- _PROBLEM DETAILS_
Return the records exactly as they are.

** Begin DATASET CONTENT **

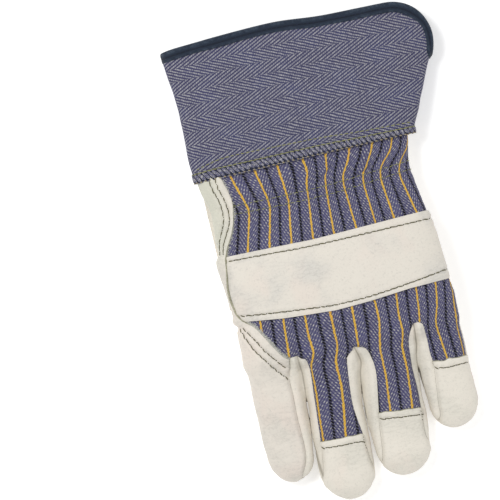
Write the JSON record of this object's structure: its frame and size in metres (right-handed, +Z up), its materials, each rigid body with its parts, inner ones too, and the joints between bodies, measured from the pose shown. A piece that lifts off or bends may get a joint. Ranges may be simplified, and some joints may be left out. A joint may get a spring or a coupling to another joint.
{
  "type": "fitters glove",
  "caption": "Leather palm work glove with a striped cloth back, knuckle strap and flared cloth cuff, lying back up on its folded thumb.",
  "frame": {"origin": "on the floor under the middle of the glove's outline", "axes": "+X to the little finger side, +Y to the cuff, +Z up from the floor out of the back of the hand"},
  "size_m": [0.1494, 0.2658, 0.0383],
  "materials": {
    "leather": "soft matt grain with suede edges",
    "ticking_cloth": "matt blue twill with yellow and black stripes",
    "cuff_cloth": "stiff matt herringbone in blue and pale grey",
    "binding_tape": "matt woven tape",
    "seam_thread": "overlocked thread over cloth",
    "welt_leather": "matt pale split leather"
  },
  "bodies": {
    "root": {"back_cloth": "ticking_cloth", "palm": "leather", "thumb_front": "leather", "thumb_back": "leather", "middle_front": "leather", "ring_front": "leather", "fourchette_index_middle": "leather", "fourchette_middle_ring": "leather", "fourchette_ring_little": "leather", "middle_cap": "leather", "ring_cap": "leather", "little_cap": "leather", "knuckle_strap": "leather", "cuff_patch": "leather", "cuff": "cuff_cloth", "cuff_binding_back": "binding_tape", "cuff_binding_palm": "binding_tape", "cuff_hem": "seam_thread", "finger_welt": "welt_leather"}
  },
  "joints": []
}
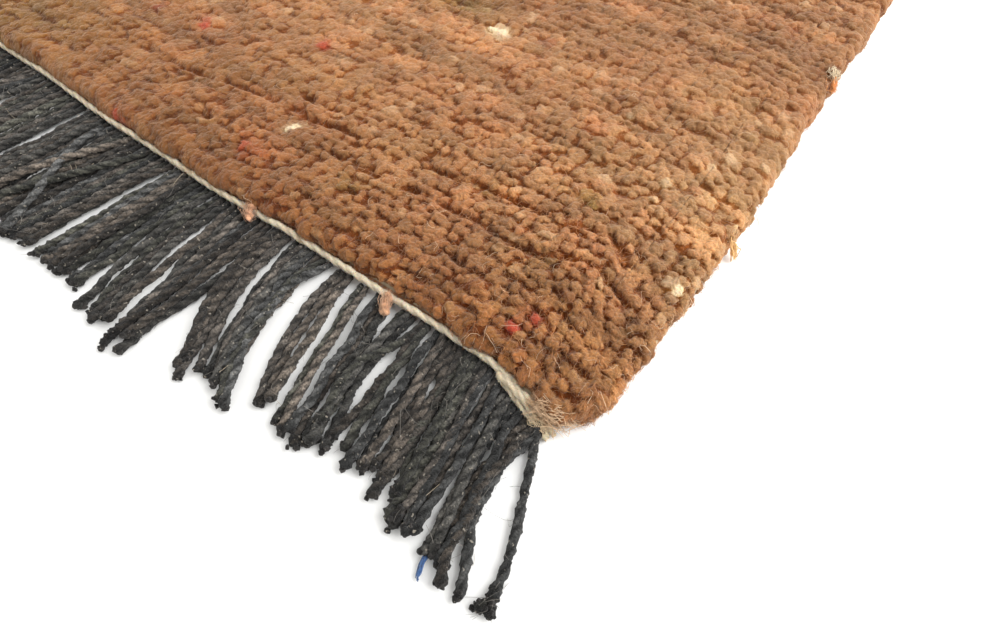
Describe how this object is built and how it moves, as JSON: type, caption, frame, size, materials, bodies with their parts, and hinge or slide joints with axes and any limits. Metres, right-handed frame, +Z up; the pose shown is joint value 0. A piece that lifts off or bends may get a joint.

** End DATASET CONTENT **

- _SOLUTION BELOW_
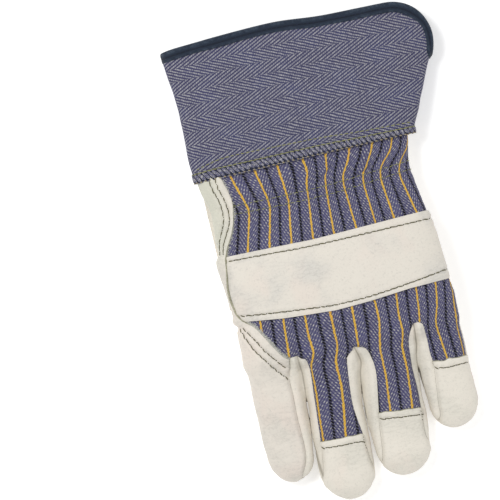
Write the JSON record of this object's structure: its frame and size in metres (right-handed, +Z up), its materials, each rigid body with its parts, inner ones too, and the joints between bodies, measured from the pose shown. A piece that lifts off or bends may get a joint. Ranges may be simplified, and some joints may be left out. A joint may get a spring or a coupling to another joint.
{
  "type": "fitters glove",
  "caption": "Leather palm work glove with a striped cloth back, knuckle strap and flared cloth cuff, lying back up on its folded thumb.",
  "frame": {"origin": "on the floor under the middle of the glove's outline", "axes": "+X to the little finger side, +Y to the cuff, +Z up from the floor out of the back of the hand"},
  "size_m": [0.1494, 0.2658, 0.0383],
  "materials": {
    "leather": "soft matt grain with suede edges",
    "ticking_cloth": "matt blue twill with yellow and black stripes",
    "cuff_cloth": "stiff matt herringbone in blue and pale grey",
    "binding_tape": "matt woven tape",
    "seam_thread": "overlocked thread over cloth",
    "welt_leather": "matt pale split leather"
  },
  "bodies": {
    "root": {"back_cloth": "ticking_cloth", "palm": "leather", "thumb_front": "leather", "thumb_back": "leather", "middle_front": "leather", "ring_front": "leather", "fourchette_index_middle": "leather", "fourchette_middle_ring": "leather", "fourchette_ring_little": "leather", "middle_cap": "leather", "ring_cap": "leather", "little_cap": "leather", "knuckle_strap": "leather", "cuff_patch": "leather", "cuff": "cuff_cloth", "cuff_binding_back": "binding_tape", "cuff_binding_palm": "binding_tape", "cuff_hem": "seam_thread", "finger_welt": "welt_leather"}
  },
  "joints": []
}
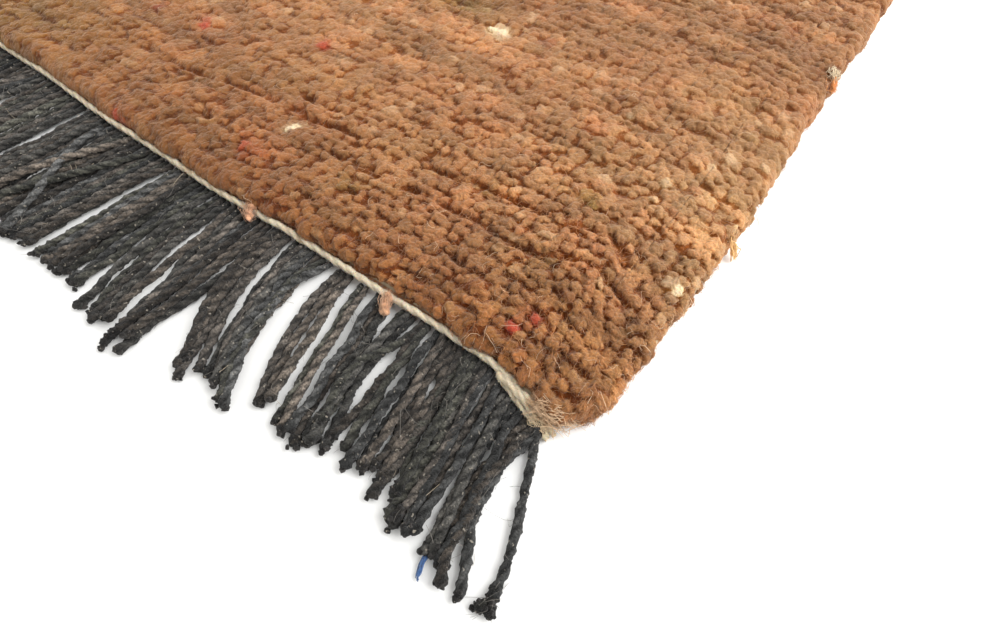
Describe how this object is built and how it moves, as JSON: type, caption, frame, size, materials, bodies with their parts, and hinge or slide joints with axes and any limits. Metres, right-handed frame, +Z up; the pose shown is joint value 0. A piece that lifts off or bends may get a joint.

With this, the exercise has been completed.